» **Stated problem**: Copy every record below exactly.

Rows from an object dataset
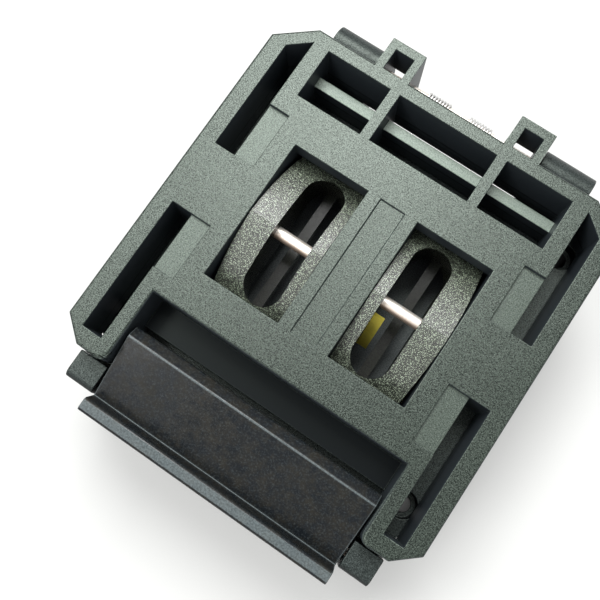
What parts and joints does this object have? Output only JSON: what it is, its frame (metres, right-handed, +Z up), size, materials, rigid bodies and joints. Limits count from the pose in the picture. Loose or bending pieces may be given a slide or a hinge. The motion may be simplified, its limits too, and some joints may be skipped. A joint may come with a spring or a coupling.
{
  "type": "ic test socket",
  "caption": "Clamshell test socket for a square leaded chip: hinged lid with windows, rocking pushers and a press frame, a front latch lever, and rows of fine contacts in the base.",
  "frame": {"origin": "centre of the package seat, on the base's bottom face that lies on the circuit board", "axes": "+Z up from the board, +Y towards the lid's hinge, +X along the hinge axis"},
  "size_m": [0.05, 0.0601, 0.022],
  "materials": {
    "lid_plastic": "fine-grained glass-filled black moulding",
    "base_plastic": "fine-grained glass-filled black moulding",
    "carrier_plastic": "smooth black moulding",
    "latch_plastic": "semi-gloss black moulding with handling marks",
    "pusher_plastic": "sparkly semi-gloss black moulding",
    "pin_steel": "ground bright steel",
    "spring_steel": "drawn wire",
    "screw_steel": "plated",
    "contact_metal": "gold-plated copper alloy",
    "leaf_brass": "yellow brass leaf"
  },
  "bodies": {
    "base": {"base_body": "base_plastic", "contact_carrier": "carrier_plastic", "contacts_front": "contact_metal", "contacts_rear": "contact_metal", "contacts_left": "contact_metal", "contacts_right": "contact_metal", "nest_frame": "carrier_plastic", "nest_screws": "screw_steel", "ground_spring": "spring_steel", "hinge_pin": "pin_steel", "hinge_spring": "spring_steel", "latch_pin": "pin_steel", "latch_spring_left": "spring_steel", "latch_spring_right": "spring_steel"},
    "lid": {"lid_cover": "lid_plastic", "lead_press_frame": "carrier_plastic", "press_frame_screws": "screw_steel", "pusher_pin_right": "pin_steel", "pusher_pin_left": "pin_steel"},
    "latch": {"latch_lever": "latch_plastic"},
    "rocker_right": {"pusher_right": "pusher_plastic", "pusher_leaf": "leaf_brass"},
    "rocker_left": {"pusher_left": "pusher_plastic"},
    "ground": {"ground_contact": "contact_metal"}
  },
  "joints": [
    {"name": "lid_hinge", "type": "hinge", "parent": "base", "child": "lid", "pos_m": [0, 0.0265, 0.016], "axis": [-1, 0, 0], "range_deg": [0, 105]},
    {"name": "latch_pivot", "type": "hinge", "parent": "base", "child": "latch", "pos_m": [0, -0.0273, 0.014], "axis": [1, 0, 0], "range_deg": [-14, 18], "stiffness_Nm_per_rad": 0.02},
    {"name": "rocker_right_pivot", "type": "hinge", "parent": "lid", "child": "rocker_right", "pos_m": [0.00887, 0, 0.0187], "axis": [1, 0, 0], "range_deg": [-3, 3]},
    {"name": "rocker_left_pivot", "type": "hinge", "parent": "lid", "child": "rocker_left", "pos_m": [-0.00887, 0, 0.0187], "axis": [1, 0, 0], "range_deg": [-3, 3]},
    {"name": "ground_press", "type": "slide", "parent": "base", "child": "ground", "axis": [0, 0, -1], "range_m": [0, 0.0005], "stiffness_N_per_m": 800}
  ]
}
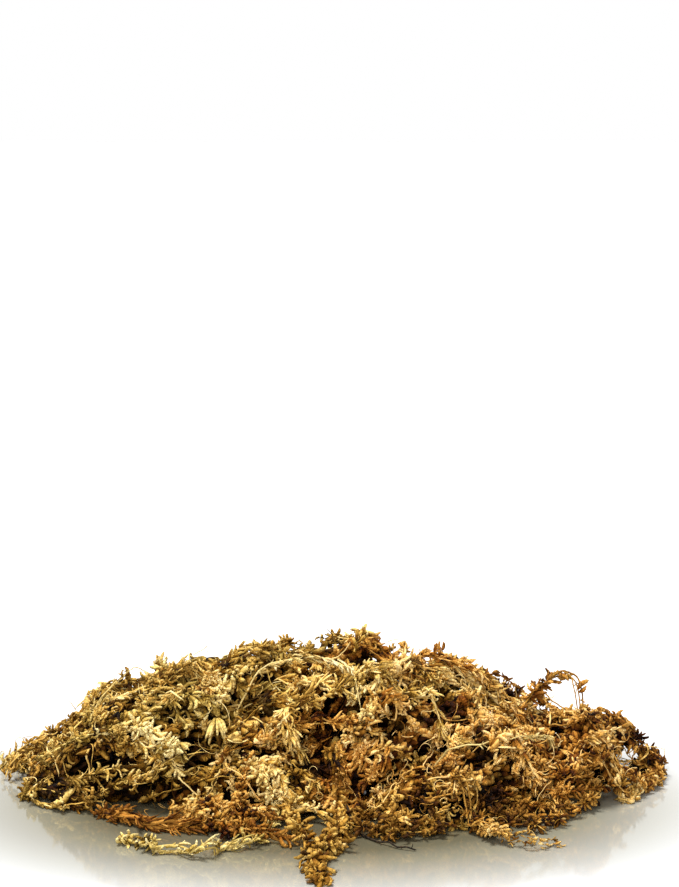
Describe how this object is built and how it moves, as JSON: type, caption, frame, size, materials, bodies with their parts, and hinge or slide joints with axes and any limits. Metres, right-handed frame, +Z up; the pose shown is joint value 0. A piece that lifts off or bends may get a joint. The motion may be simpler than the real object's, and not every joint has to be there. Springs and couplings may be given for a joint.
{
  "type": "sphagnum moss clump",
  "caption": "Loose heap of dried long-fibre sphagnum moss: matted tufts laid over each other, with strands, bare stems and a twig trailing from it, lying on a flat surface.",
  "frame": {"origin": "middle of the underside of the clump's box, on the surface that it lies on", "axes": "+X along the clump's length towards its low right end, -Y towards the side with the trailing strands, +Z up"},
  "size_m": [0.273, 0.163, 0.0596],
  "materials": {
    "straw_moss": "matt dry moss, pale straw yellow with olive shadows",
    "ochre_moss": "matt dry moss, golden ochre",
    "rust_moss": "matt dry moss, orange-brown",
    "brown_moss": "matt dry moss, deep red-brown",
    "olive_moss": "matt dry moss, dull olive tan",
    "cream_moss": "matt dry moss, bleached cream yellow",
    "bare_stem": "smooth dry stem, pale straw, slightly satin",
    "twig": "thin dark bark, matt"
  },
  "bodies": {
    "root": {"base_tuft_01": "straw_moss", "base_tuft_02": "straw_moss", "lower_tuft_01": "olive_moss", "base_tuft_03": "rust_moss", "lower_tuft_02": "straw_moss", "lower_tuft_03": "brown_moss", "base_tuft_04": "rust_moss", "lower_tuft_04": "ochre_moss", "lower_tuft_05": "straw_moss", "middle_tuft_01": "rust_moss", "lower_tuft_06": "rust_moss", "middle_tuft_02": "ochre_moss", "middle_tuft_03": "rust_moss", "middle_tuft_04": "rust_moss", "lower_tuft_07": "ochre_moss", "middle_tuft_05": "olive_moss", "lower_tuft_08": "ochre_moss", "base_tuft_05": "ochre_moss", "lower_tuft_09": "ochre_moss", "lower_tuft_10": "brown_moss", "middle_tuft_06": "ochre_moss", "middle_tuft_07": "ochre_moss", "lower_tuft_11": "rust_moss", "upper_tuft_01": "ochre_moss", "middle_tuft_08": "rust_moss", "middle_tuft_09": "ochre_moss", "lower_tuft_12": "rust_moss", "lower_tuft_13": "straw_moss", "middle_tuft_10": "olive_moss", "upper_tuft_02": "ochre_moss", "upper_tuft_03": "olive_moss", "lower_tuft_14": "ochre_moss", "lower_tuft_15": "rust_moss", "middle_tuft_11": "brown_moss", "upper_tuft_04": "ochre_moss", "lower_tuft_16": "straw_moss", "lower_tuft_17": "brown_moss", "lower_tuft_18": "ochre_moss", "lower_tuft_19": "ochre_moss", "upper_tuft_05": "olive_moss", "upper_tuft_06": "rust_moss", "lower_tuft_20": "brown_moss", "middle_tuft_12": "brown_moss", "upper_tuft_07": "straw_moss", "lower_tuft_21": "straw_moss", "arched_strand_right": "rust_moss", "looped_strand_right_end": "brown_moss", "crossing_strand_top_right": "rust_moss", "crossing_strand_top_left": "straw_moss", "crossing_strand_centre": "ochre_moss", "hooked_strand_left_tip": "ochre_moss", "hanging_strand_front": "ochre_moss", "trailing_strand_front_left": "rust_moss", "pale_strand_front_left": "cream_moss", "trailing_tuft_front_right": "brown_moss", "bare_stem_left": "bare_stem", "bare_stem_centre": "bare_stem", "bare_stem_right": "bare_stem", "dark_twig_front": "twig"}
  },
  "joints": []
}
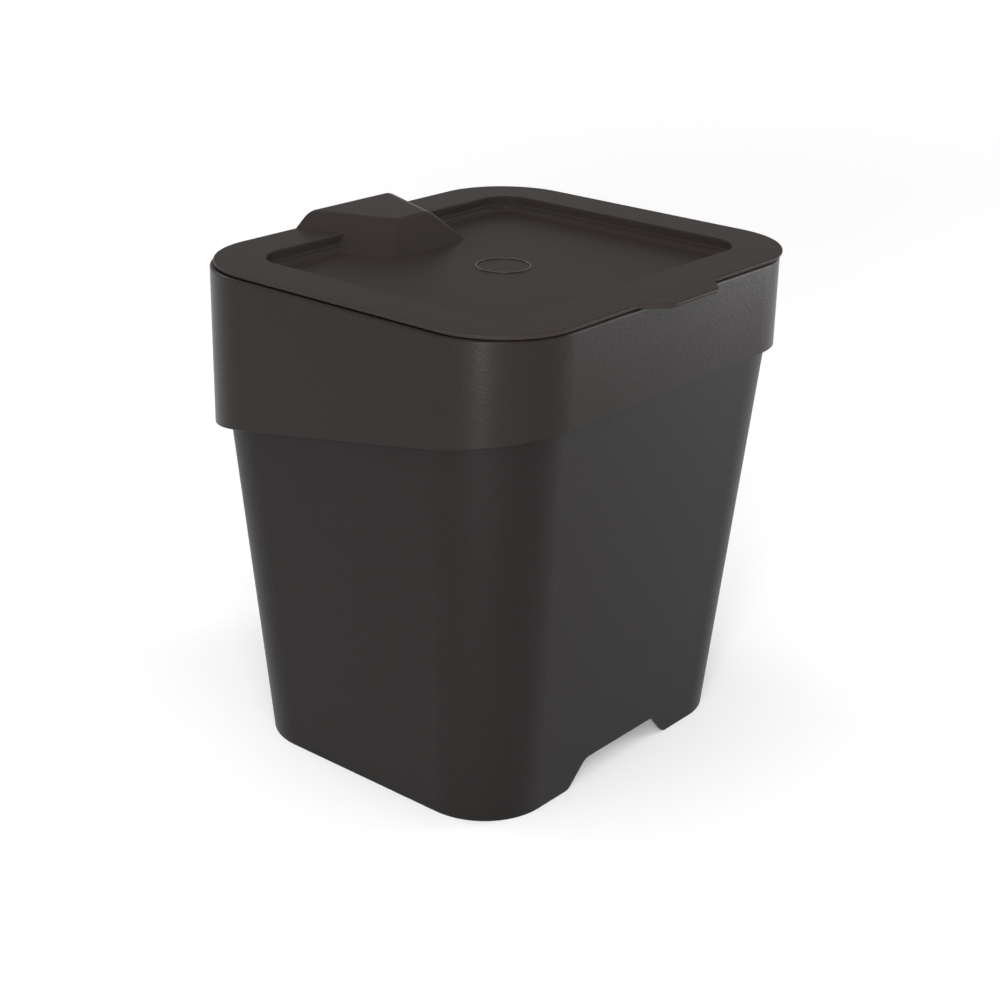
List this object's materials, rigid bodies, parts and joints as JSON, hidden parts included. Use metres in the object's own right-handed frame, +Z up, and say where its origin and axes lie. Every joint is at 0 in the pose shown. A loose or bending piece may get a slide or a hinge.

» **Task result**:
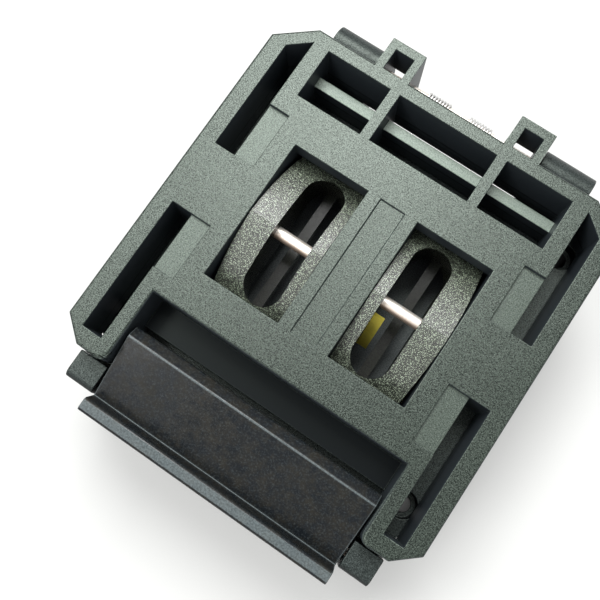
What parts and joints does this object have? Output only JSON: what it is, its frame (metres, right-handed, +Z up), size, materials, rigid bodies and joints. Limits count from the pose in the picture. Loose or bending pieces may be given a slide or a hinge. The motion may be simplified, its limits too, and some joints may be skipped. A joint may come with a spring or a coupling.
{
  "type": "ic test socket",
  "caption": "Clamshell test socket for a square leaded chip: hinged lid with windows, rocking pushers and a press frame, a front latch lever, and rows of fine contacts in the base.",
  "frame": {"origin": "centre of the package seat, on the base's bottom face that lies on the circuit board", "axes": "+Z up from the board, +Y towards the lid's hinge, +X along the hinge axis"},
  "size_m": [0.05, 0.0601, 0.022],
  "materials": {
    "lid_plastic": "fine-grained glass-filled black moulding",
    "base_plastic": "fine-grained glass-filled black moulding",
    "carrier_plastic": "smooth black moulding",
    "latch_plastic": "semi-gloss black moulding with handling marks",
    "pusher_plastic": "sparkly semi-gloss black moulding",
    "pin_steel": "ground bright steel",
    "spring_steel": "drawn wire",
    "screw_steel": "plated",
    "contact_metal": "gold-plated copper alloy",
    "leaf_brass": "yellow brass leaf"
  },
  "bodies": {
    "base": {"base_body": "base_plastic", "contact_carrier": "carrier_plastic", "contacts_front": "contact_metal", "contacts_rear": "contact_metal", "contacts_left": "contact_metal", "contacts_right": "contact_metal", "nest_frame": "carrier_plastic", "nest_screws": "screw_steel", "ground_spring": "spring_steel", "hinge_pin": "pin_steel", "hinge_spring": "spring_steel", "latch_pin": "pin_steel", "latch_spring_left": "spring_steel", "latch_spring_right": "spring_steel"},
    "lid": {"lid_cover": "lid_plastic", "lead_press_frame": "carrier_plastic", "press_frame_screws": "screw_steel", "pusher_pin_right": "pin_steel", "pusher_pin_left": "pin_steel"},
    "latch": {"latch_lever": "latch_plastic"},
    "rocker_right": {"pusher_right": "pusher_plastic", "pusher_leaf": "leaf_brass"},
    "rocker_left": {"pusher_left": "pusher_plastic"},
    "ground": {"ground_contact": "contact_metal"}
  },
  "joints": [
    {"name": "lid_hinge", "type": "hinge", "parent": "base", "child": "lid", "pos_m": [0, 0.0265, 0.016], "axis": [-1, 0, 0], "range_deg": [0, 105]},
    {"name": "latch_pivot", "type": "hinge", "parent": "base", "child": "latch", "pos_m": [0, -0.0273, 0.014], "axis": [1, 0, 0], "range_deg": [-14, 18], "stiffness_Nm_per_rad": 0.02},
    {"name": "rocker_right_pivot", "type": "hinge", "parent": "lid", "child": "rocker_right", "pos_m": [0.00887, 0, 0.0187], "axis": [1, 0, 0], "range_deg": [-3, 3]},
    {"name": "rocker_left_pivot", "type": "hinge", "parent": "lid", "child": "rocker_left", "pos_m": [-0.00887, 0, 0.0187], "axis": [1, 0, 0], "range_deg": [-3, 3]},
    {"name": "ground_press", "type": "slide", "parent": "base", "child": "ground", "axis": [0, 0, -1], "range_m": [0, 0.0005], "stiffness_N_per_m": 800}
  ]
}
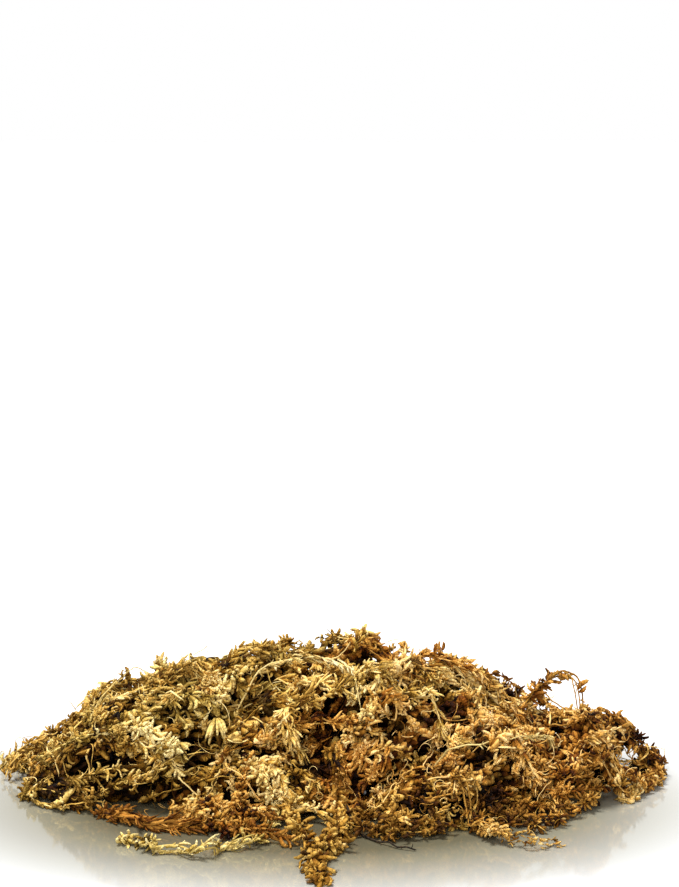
Describe how this object is built and how it moves, as JSON: type, caption, frame, size, materials, bodies with their parts, and hinge or slide joints with axes and any limits. Metres, right-handed frame, +Z up; the pose shown is joint value 0. A piece that lifts off or bends may get a joint. The motion may be simpler than the real object's, and not every joint has to be there. Springs and couplings may be given for a joint.
{
  "type": "sphagnum moss clump",
  "caption": "Loose heap of dried long-fibre sphagnum moss: matted tufts laid over each other, with strands, bare stems and a twig trailing from it, lying on a flat surface.",
  "frame": {"origin": "middle of the underside of the clump's box, on the surface that it lies on", "axes": "+X along the clump's length towards its low right end, -Y towards the side with the trailing strands, +Z up"},
  "size_m": [0.273, 0.163, 0.0596],
  "materials": {
    "straw_moss": "matt dry moss, pale straw yellow with olive shadows",
    "ochre_moss": "matt dry moss, golden ochre",
    "rust_moss": "matt dry moss, orange-brown",
    "brown_moss": "matt dry moss, deep red-brown",
    "olive_moss": "matt dry moss, dull olive tan",
    "cream_moss": "matt dry moss, bleached cream yellow",
    "bare_stem": "smooth dry stem, pale straw, slightly satin",
    "twig": "thin dark bark, matt"
  },
  "bodies": {
    "root": {"base_tuft_01": "straw_moss", "base_tuft_02": "straw_moss", "lower_tuft_01": "olive_moss", "base_tuft_03": "rust_moss", "lower_tuft_02": "straw_moss", "lower_tuft_03": "brown_moss", "base_tuft_04": "rust_moss", "lower_tuft_04": "ochre_moss", "lower_tuft_05": "straw_moss", "middle_tuft_01": "rust_moss", "lower_tuft_06": "rust_moss", "middle_tuft_02": "ochre_moss", "middle_tuft_03": "rust_moss", "middle_tuft_04": "rust_moss", "lower_tuft_07": "ochre_moss", "middle_tuft_05": "olive_moss", "lower_tuft_08": "ochre_moss", "base_tuft_05": "ochre_moss", "lower_tuft_09": "ochre_moss", "lower_tuft_10": "brown_moss", "middle_tuft_06": "ochre_moss", "middle_tuft_07": "ochre_moss", "lower_tuft_11": "rust_moss", "upper_tuft_01": "ochre_moss", "middle_tuft_08": "rust_moss", "middle_tuft_09": "ochre_moss", "lower_tuft_12": "rust_moss", "lower_tuft_13": "straw_moss", "middle_tuft_10": "olive_moss", "upper_tuft_02": "ochre_moss", "upper_tuft_03": "olive_moss", "lower_tuft_14": "ochre_moss", "lower_tuft_15": "rust_moss", "middle_tuft_11": "brown_moss", "upper_tuft_04": "ochre_moss", "lower_tuft_16": "straw_moss", "lower_tuft_17": "brown_moss", "lower_tuft_18": "ochre_moss", "lower_tuft_19": "ochre_moss", "upper_tuft_05": "olive_moss", "upper_tuft_06": "rust_moss", "lower_tuft_20": "brown_moss", "middle_tuft_12": "brown_moss", "upper_tuft_07": "straw_moss", "lower_tuft_21": "straw_moss", "arched_strand_right": "rust_moss", "looped_strand_right_end": "brown_moss", "crossing_strand_top_right": "rust_moss", "crossing_strand_top_left": "straw_moss", "crossing_strand_centre": "ochre_moss", "hooked_strand_left_tip": "ochre_moss", "hanging_strand_front": "ochre_moss", "trailing_strand_front_left": "rust_moss", "pale_strand_front_left": "cream_moss", "trailing_tuft_front_right": "brown_moss", "bare_stem_left": "bare_stem", "bare_stem_centre": "bare_stem", "bare_stem_right": "bare_stem", "dark_twig_front": "twig"}
  },
  "joints": []
}
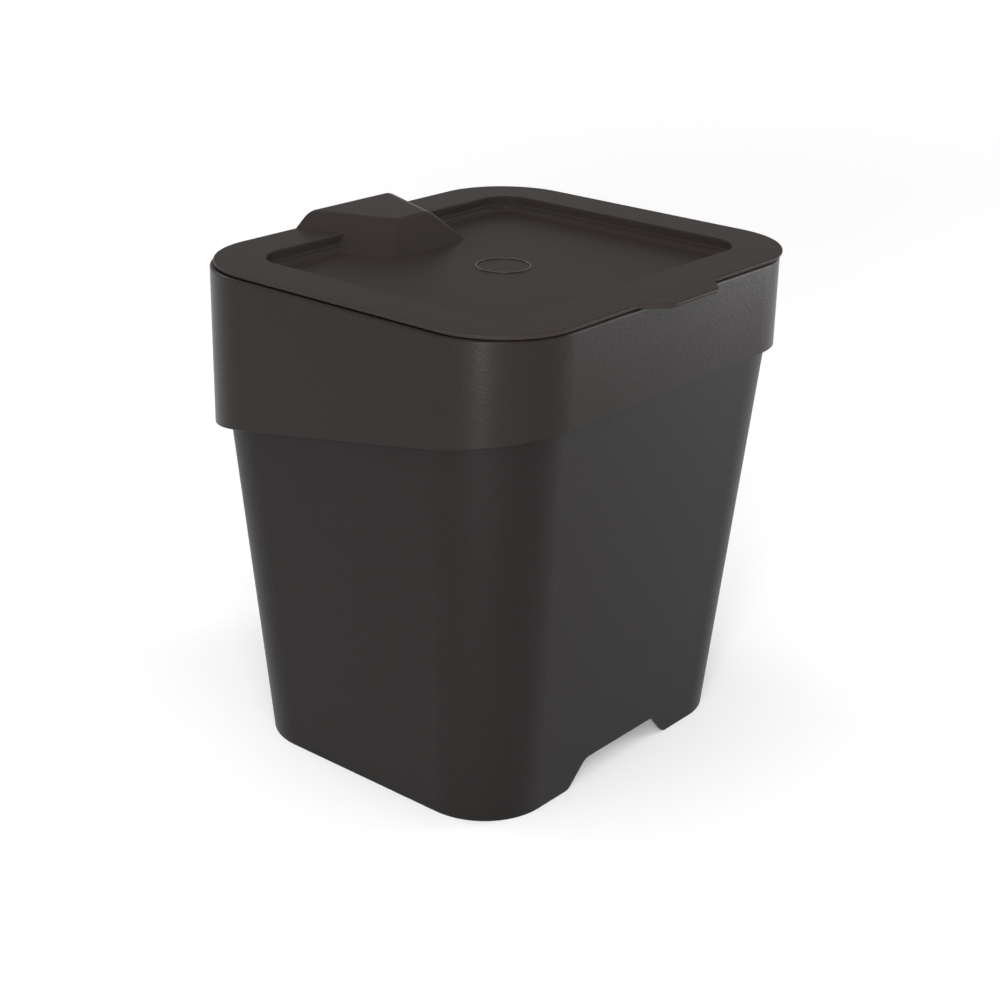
List this object's materials, rigid bodies, parts and joints as JSON, hidden parts included. Use metres in the object's own right-handed frame, +Z up, and say where its origin and axes lie. Every joint is at 0 in the pose shown. A loose or bending piece may get a slide or a hinge.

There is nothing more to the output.